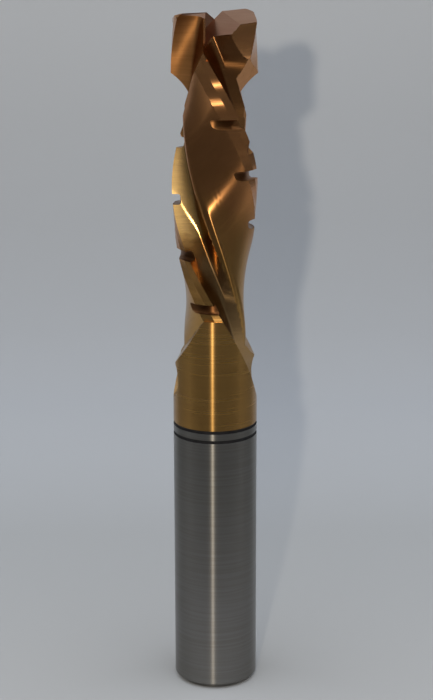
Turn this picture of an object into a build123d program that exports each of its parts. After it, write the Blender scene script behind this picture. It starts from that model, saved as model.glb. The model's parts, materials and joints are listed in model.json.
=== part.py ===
from build123d import *
from math import cos, degrees, radians, sin, sqrt, tan
import os

# Compression router bit, ground from one rod of solid carbide.
# Origin at the centre of the shank end, +Z to the tip. Millimetres and degrees.
# Angles are seen from the tip, counterclockwise from +X.

# Rod
rod_diameter = 12.7
overall_length = 103.85
end_chamfer = 0.8

# Witness rings round the shank below the cutting end
ring_height = 41.2
ring_spacing = 1.5
ring_width = 0.5
ring_depth = 0.2

# Down-cut teeth: a pair with a left-hand helix, placed by one edge at one height
down_helix = 30.0
down_edge_height = 80.0
down_edge_angle = -8.0

# Up-cut teeth at the tip: a pair with a right-hand helix
up_helix = 24.2
up_edge_height = 95.0
up_edge_angle = 180.0

# Tooth profile, the same for both pairs
land_width = 1.21
land_relief = 12.6
second_land_width = 1.71
second_land_relief = 26.3
back_relief = 56.4
back_radius = 9.55
nose_radius = 1.35
web_half_width = 3.13
rake_lean = 8.0
rake_flat = 0.6
gullet_radius = 5.2
gullet_corner = 0.9

# Clearance behind the up-cut teeth: one flat, turned with the helix
up_back_relief = 79.0
up_back_distance = 5.27
up_back_low_height = 97.4

# Run-out of the flutes towards the shank: where each starts and the radius of its arc
down_runout_height = 51.2
down_runout_radius = 6.0
up_runout_height = 95.4
up_runout_radius = 26.5

# Where the lands stop: a level step at the foot, and inside the up-cut teeth at the top
land_low_height = 59.1
land_top_height = 99.5
up_land_low_height = 94.0

# Where the clearance behind the teeth stops: a flat face at the rod's skin height,
# leaning over from level and turned to face an angle
down_back_low = (51.0, 58.3, -3.6)
down_back_top = (97.6, 55.3, 135.4)
down_back_foot = 44.0
down_back_end_height = 98.9
# Above the top face it is cut only on one side of this angle, inside the up-cut flute
down_back_end_angle = 200.0
# Neck below the up-cut teeth: a face ground on each side, deepest at the clearance's end
neck_face = (83.3, 74.0, 180.0)

# Chipbreaker slots, staggered from one down-cut tooth to the other
slot_pitch = 7.8
slot_first_height = 60.9
slot_count = 4
slot_width = 1.45
slot_depth = 1.25
slot_corner = 0.45

# Cutting end: edges dished to the centre, relieved behind, with a gash ahead of each
corner_radius = 1.0
end_dish = 0.15
end_relief = 15.0
gash_start = 1.37
gash_slope = 38.0
gash_facing = 13.7
gash_wall_distance = 1.3
gash_wall_facing = 144.1

os.makedirs("parts", exist_ok=True)

rod_radius = rod_diameter / 2
down_rate = -degrees(tan(radians(down_helix)) / rod_radius)
up_rate = degrees(tan(radians(up_helix)) / rod_radius)
# The edges lie this far inside the rod, so that none of its skin is left on them
edge_radius = rod_radius - 0.01
# How far the cutters reach past the rod
reach = rod_radius + 3


def down_angle(height):
    return down_edge_angle + down_rate * (height - down_edge_height)


def up_angle(height):
    return up_edge_angle + up_rate * (height - up_edge_height)


# Flute profile, ahead of an edge on +X: rake face, gullet and far wall
rake = (sin(radians(90 - rake_lean)), -cos(radians(90 - rake_lean)))
rake_top = (edge_radius + reach * rake[0] / 2, reach * rake[1] / 2)
rake_foot = (edge_radius - rake_flat * rake[0], -rake_flat * rake[1])
gullet_centre = (rake_foot[0] - gullet_radius * rake[1], rake_foot[1] + gullet_radius * rake[0])
floor_end = (
    web_half_width,
    gullet_centre[1] - sqrt(gullet_radius**2 - (gullet_centre[0] - web_half_width) ** 2),
)
with BuildSketch() as flute_profile:
    with BuildLine():
        Line(rake_top, rake_foot)
        RadiusArc(rake_foot, floor_end, gullet_radius)
        Polyline(floor_end, (web_half_width, reach), (reach, reach), rake_top)
    make_face()
    fillet(flute_profile.vertices().sort_by_distance(floor_end)[0], gullet_corner)

# Clearance profile behind an edge on +X: two lands, the curved back and the heel's nose
land_end = (
    edge_radius - land_width * sin(radians(land_relief)),
    -land_width * cos(radians(land_relief)),
)
second_land_end = (
    land_end[0] - second_land_width * sin(radians(second_land_relief)),
    land_end[1] - second_land_width * cos(radians(second_land_relief)),
)
back_centre = (
    second_land_end[0] - back_radius * cos(radians(back_relief)),
    second_land_end[1] + back_radius * sin(radians(back_relief)),
)
# The nose reaches a little past the next flute's wall, to cross it cleanly
nose_side = -web_half_width - 0.06
heel = (
    nose_side,
    back_centre[1] - sqrt(back_radius**2 - (back_centre[0] - nose_side) ** 2),
)
nose_end = (nose_side, heel[1] + 1.2 * nose_radius)
land_start = (
    edge_radius + 0.5 * sin(radians(land_relief)),
    0.5 * cos(radians(land_relief)),
)
land_exit = (
    second_land_end[0] - reach * sin(radians(second_land_relief)) / 2,
    second_land_end[1] - reach * cos(radians(second_land_relief)) / 2,
)
# The back's arc starts a little outside the rod, to cross the second land cleanly
back_start_turn = radians(90 - back_relief) - radians(90) + 0.16
back_start = (
    back_centre[0] + back_radius * cos(back_start_turn),
    back_centre[1] + back_radius * sin(back_start_turn),
)
with BuildSketch() as land_profile:
    with BuildLine():
        Polyline(
            land_start, land_end, land_exit, (reach, land_exit[1]), (reach, land_start[1]),
            land_start,
        )
    make_face()
with BuildSketch() as back_profile:
    with BuildLine():
        RadiusArc(back_start, heel, back_radius)
        Polyline(
            heel, nose_end, (-reach, nose_end[1]), (-reach, -reach), (reach, -reach),
            (reach, back_start[1]), back_start,
        )
    make_face()
    fillet(back_profile.vertices().sort_by_distance(heel)[0], nose_radius)

flute_outline = flute_profile.sketch.face()
with BuildSketch() as up_back_profile:
    with Locations(Location((0, 0, 0), (0, 0, -up_back_relief))):
        with Locations((up_back_distance + reach / 2, 0)):
            Rectangle(reach, 2 * reach)
land_outline = land_profile.sketch.face()
up_back_outline = up_back_profile.sketch.face()
back_outline = back_profile.sketch.face()


def twisted(outline, low, top, angle_at, rate):
    # Prism of a profile that turns with the helix from one height to another
    base = outline.moved(Location((0, 0, low), (0, 0, angle_at(low))))
    return Solid.extrude_linear_with_rotation(
        base, (0, 0, low), (0, 0, top - low), rate * (top - low)
    )


def runout(outline, top, radius, angle_at, rate):
    # The flute leaves the rod on the wheel's arc, sliding out along its own rake face
    slant = 1 / cos(radians(rate) * 0.8 * rod_radius)
    depth = rod_radius - web_half_width + 0.6
    length = sqrt(2 * radius * depth) / slant
    steps = 4
    sections = []
    for step in range(steps + 1):
        drop = length * step / steps
        shift = (drop * slant) ** 2 / (2 * radius)
        place = Location((0, 0, top - drop), (0, 0, angle_at(top - drop)))
        sections.append(outline.moved(place * Location((shift * rake[0], shift * rake[1], 0))))
    return Solid.make_loft([section.outer_wire() for section in sections])


def stop_face(skin_height, lean, facing, side):
    # Face where a wheel stopped: it crosses the rod's skin at this height on the facing side
    turn = radians(facing)
    tilt = radians(lean)
    start = (rod_radius * cos(turn), rod_radius * sin(turn), skin_height)
    away = (sin(tilt) * cos(turn), sin(tilt) * sin(turn), side * cos(tilt))
    return Plane(origin=start, z_dir=away)


# Clearance behind a down-cut tooth. It lifts out below the up-cut tooth's corner, and runs
# on into the up-cut flute on the far side of that tooth's edge.
low_face = stop_face(*down_back_low, 1)
lift_face = stop_face(*down_back_top, -1)
side_turn = radians(down_back_end_angle + 90)
side_face = Plane(origin=(0, 0, 0), z_dir=(cos(side_turn), sin(side_turn), 0))
with BuildPart() as down_back:
    add(twisted(back_outline, down_back_foot, down_back_end_height, down_angle, down_rate))
    split(bisect_by=low_face, keep=Keep.TOP)
    with BuildPart(mode=Mode.SUBTRACT):
        Cylinder(3 * reach, 2 * overall_length)
        split(bisect_by=lift_face, keep=Keep.BOTTOM)
        split(bisect_by=side_face, keep=Keep.BOTTOM)
with BuildPart() as neck:
    Cylinder(reach, overall_length, align=(Align.CENTER, Align.CENTER, Align.MIN))
    split(bisect_by=stop_face(*neck_face, 1), keep=Keep.TOP)
    split(bisect_by=lift_face, keep=Keep.TOP)
cutters = [
    twisted(flute_outline, down_runout_height, overall_length + 1, down_angle, down_rate),
    runout(flute_outline, down_runout_height, down_runout_radius, down_angle, down_rate),
    twisted(land_outline, land_low_height, land_top_height, down_angle, down_rate),
    down_back.part,
    neck.part,
    twisted(flute_outline, up_runout_height, overall_length + 1, up_angle, up_rate),
    runout(flute_outline, up_runout_height, up_runout_radius, up_angle, up_rate),
    twisted(land_outline, up_land_low_height, overall_length + 1, up_angle, up_rate),
    twisted(up_back_outline, up_back_low_height, overall_length + 1, up_angle, up_rate),
]

# End faces of the first up-cut tooth, cut on the side of the rod behind its end edge
end_angle = up_angle(overall_length)
end_turn = radians(end_angle)
centre_height = overall_length - end_dish
along = (cos(end_turn), sin(end_turn), 0)
# The relief leans down behind the edge and up towards the corner
relief_lean = tan(radians(end_relief))
dish_lean = end_dish / rod_radius
relief_up = (
    relief_lean * sin(end_turn) - dish_lean * cos(end_turn),
    -relief_lean * cos(end_turn) - dish_lean * sin(end_turn),
    1,
)
gash_turn = radians(end_angle + 180 + gash_facing)
gash_up = (
    sin(radians(gash_slope)) * cos(gash_turn),
    sin(radians(gash_slope)) * sin(gash_turn),
    cos(radians(gash_slope)),
)
gash_point = (
    gash_start * cos(end_turn),
    gash_start * sin(end_turn),
    centre_height + gash_start * dish_lean,
)


wall_turn = radians(end_angle + gash_wall_facing)
gash_wall = Plane(
    origin=(gash_wall_distance * cos(wall_turn), gash_wall_distance * sin(wall_turn), 0),
    z_dir=(-cos(wall_turn), -sin(wall_turn), 0),
)


def end_cut(point, up):
    with BuildPart(Plane((0, 0, overall_length), x_dir=along, z_dir=(0, 0, 1))) as result:
        Box(2 * reach, reach, 2 * reach, align=(Align.CENTER, Align.MAX, Align.CENTER))
        split(bisect_by=Plane(origin=point, z_dir=up), keep=Keep.TOP)
    return result.part


with BuildPart() as gash:
    add(end_cut(gash_point, gash_up))
    split(bisect_by=gash_wall, keep=Keep.TOP)
cutters.append(end_cut((0, 0, centre_height), relief_up))
cutters.append(gash.part)

with BuildPart() as router_bit:
    Cylinder(rod_radius, overall_length, align=(Align.CENTER, Align.CENTER, Align.MIN))
    chamfer(router_bit.edges().sort_by(Axis.Z)[0], end_chamfer)
    fillet(router_bit.edges().sort_by(Axis.Z)[-1], corner_radius)
    with BuildSketch(Plane.XZ):
        for index in range(2):
            with Locations((rod_radius, ring_height + (index - 0.5) * ring_spacing)):
                Rectangle(2 * ring_depth, ring_width)
    revolve(axis=Axis.Z, mode=Mode.SUBTRACT)
    for turn in (0, 180):
        for cutter in cutters:
            add(cutter, rotation=(0, 0, turn), mode=Mode.SUBTRACT)
    # Slots: the first tooth's lie half a pitch above the second tooth's
    for tooth in range(2):
        for index in range(slot_count):
            height = slot_first_height + (index + tooth / 2) * slot_pitch
            start = radians(down_angle(height) + 180 * (1 - tooth) - 75)
            across = (cos(start), sin(start), 0)
            beside = (-sin(start), cos(start), 0)
            with BuildSketch(Plane((0, 0, height), x_dir=across, z_dir=beside)) as slot:
                with Locations((rod_radius + 1, 0)):
                    Rectangle(2 * slot_depth + 2, slot_width)
                fillet(slot.vertices(), slot_corner)
            revolve(axis=Axis.Z, revolution_arc=120, mode=Mode.SUBTRACT)

router_bit.part.label = "router_bit"
export_step(router_bit.part, "parts/router_bit.step")
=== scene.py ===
import bpy
import json
from math import atan2, cos, degrees, pi, radians, sin, sqrt, tan
from mathutils import Matrix, Vector

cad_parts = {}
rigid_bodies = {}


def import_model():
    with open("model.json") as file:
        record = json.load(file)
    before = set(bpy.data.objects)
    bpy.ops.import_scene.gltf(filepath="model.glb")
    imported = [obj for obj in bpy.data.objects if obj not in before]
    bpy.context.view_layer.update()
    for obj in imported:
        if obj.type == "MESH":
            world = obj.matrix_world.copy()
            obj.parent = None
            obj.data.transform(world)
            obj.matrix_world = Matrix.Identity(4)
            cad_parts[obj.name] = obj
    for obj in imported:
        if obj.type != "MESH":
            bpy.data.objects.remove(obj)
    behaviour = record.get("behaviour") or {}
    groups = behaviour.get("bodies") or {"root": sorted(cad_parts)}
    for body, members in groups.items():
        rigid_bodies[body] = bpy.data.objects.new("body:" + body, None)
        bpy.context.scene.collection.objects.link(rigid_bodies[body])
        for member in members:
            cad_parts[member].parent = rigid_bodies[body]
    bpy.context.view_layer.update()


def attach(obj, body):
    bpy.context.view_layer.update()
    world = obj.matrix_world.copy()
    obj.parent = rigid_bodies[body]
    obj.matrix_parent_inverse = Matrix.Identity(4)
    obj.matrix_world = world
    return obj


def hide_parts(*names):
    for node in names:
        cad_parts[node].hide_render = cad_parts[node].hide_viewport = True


# Compression router bit: the ground piece itself, its finishes, the sheet it stands on,
# the light and the camera. Metres, in the same frame as the solids: origin at the centre
# of the shank end, +Z to the tip. Sizes are in millimetres until a mesh is made.

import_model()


# Materials

# Scale of a noise that has one speck to the millimetre
per_mm = 1000.0


def linear(code):
    # sRGB hex to linear colour
    values = [int(code[i:i + 2], 16) / 255 for i in (1, 3, 5)]
    return [v / 12.92 if v <= 0.04045 else ((v + 0.055) / 1.055) ** 2.4 for v in values] + [1]


def add(owner, kind, links=None, stops=(), **settings):
    # One node: a setting is the node's own property, or else the value of an input. The stops
    # of a colour ramp are given as place and hex colour.
    node = owner.node_tree.nodes.new("ShaderNode" + kind)
    for name, value in settings.items():
        if hasattr(node, name):
            setattr(node, name, value)
        else:
            node.inputs[name.replace("_", " ")].default_value = value
    for name, source in (links or {}).items():
        owner.node_tree.links.new(source, node.inputs[name])
    if stops:
        band = node.color_ramp.elements
        for _ in stops[2:]:
            band.new(0.5)
        for element, (place, code) in zip(band, stops):
            element.position = place
            element.color = linear(code)
    return node


def empty_material(name):
    material = bpy.data.materials.new(name)
    material.use_nodes = True
    material.node_tree.nodes.clear()
    return material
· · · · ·
## Written instruction
Reproduce exactly the lines from the line with "revolve(axis=Axis.Z, revolution_arc=120, mode=Mode.SUBTRACT)" through the line with "bpy.context.scene.collection.objects.link(rigid_bodies[body])", both end lines included, and only those lines.

## Task answer
            revolve(axis=Axis.Z, revolution_arc=120, mode=Mode.SUBTRACT)

router_bit.part.label = "router_bit"
export_step(router_bit.part, "parts/router_bit.step")
=== scene.py ===
import bpy
import json
from math import atan2, cos, degrees, pi, radians, sin, sqrt, tan
from mathutils import Matrix, Vector

cad_parts = {}
rigid_bodies = {}


def import_model():
    with open("model.json") as file:
        record = json.load(file)
    before = set(bpy.data.objects)
    bpy.ops.import_scene.gltf(filepath="model.glb")
    imported = [obj for obj in bpy.data.objects if obj not in before]
    bpy.context.view_layer.update()
    for obj in imported:
        if obj.type == "MESH":
            world = obj.matrix_world.copy()
            obj.parent = None
            obj.data.transform(world)
            obj.matrix_world = Matrix.Identity(4)
            cad_parts[obj.name] = obj
    for obj in imported:
        if obj.type != "MESH":
            bpy.data.objects.remove(obj)
    behaviour = record.get("behaviour") or {}
    groups = behaviour.get("bodies") or {"root": sorted(cad_parts)}
    for body, members in groups.items():
        rigid_bodies[body] = bpy.data.objects.new("body:" + body, None)
        bpy.context.scene.collection.objects.link(rigid_bodies[body])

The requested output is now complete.